Advanced Institutional Dynamics: The Fair Value Gap (FVG)
To enhance trade, we apply the Fair Value Gap (FVG) concept. This is a universal and critical component of SMC.
An FVG is identified using a three-candle sequence:
- Candle 1: We mark the high of the first candle.
- Candle 2: This is the large move candle in the middle.
- Candle 3: We mark the low of the third candle.
The gap between the high of Candle 1 and the low of Candle 3 is the Fair Value Gap.
FVGs are formed because of pending orders and institutional activity. When smart money buys in bulk—say, 10,000 crores—they place limit orders. If buying is fast and aggressive, prices rise, leaving some of their lower-priced orders unexecuted.
Once the price returns to this level, pending orders are executed. This triggers a momentum burst as buying accelerates and many retail Stop Losses are triggered, fueling the move further.
Institutions know that traders can see the Fair Value Gap, so they use it to their advantage. Sometimes the price will enter the FVG, trap traders, and then dip lower.
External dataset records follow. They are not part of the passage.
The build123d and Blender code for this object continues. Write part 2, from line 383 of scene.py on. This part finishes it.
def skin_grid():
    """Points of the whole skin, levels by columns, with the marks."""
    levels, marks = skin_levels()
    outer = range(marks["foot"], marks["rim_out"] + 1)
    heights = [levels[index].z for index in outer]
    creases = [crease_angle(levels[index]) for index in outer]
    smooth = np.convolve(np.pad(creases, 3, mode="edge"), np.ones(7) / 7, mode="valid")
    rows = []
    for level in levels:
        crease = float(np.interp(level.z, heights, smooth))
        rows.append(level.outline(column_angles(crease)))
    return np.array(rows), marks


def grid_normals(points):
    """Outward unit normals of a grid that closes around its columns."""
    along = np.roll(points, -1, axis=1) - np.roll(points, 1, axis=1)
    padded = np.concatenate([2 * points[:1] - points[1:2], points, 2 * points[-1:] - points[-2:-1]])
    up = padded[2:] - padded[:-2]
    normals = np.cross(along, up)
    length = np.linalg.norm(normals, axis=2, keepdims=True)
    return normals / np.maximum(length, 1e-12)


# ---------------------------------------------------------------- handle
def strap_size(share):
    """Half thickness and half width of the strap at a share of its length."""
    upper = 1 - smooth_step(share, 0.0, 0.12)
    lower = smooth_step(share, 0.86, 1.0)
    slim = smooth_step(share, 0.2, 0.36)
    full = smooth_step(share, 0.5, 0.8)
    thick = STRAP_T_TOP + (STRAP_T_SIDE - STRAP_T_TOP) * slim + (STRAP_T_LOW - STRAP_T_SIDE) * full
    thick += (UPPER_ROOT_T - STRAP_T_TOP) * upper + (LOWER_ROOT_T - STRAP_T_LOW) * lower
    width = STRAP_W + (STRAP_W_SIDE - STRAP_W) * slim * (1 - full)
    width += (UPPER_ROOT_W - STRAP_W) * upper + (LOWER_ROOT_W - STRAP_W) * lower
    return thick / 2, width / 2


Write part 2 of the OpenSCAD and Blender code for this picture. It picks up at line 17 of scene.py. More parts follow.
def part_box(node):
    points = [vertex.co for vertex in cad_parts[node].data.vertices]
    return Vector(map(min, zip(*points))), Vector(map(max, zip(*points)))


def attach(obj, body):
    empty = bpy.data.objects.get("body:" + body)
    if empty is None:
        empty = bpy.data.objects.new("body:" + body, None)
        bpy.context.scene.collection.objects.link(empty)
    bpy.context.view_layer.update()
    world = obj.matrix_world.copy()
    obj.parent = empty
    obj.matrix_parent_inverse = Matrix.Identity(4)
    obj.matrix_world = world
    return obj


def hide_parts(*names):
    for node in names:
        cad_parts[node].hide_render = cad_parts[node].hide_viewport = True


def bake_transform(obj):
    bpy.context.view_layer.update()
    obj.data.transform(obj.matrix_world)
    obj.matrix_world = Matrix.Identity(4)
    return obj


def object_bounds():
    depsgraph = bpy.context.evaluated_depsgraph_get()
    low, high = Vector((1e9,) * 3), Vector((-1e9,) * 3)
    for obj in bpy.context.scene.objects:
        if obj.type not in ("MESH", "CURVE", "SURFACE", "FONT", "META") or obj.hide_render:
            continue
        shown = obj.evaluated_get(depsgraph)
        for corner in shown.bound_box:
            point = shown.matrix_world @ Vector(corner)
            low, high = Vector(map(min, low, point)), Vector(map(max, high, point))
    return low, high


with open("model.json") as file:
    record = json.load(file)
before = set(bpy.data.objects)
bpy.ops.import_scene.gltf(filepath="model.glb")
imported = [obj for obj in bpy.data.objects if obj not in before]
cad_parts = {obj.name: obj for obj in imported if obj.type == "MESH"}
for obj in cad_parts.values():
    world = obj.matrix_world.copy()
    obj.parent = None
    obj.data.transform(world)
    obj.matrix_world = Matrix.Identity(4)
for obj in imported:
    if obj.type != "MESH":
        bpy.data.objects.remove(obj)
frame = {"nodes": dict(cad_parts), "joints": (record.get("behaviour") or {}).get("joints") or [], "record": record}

Therefore, the most high-probability setup is to find a Demand Zone below the Fair Value Gap.
If the price fills the FVG and taps into the Demand Zone located just beneath it, the probability of the trade increases significantly. This aligns with the institutional goal of “buying low”.
Nothing in the market is permanent; it is dynamic. However, by understanding these structures—Liquidity, Demand Zones, and Fair Value Gaps—you move from trading patterns to the “why” behind price movements.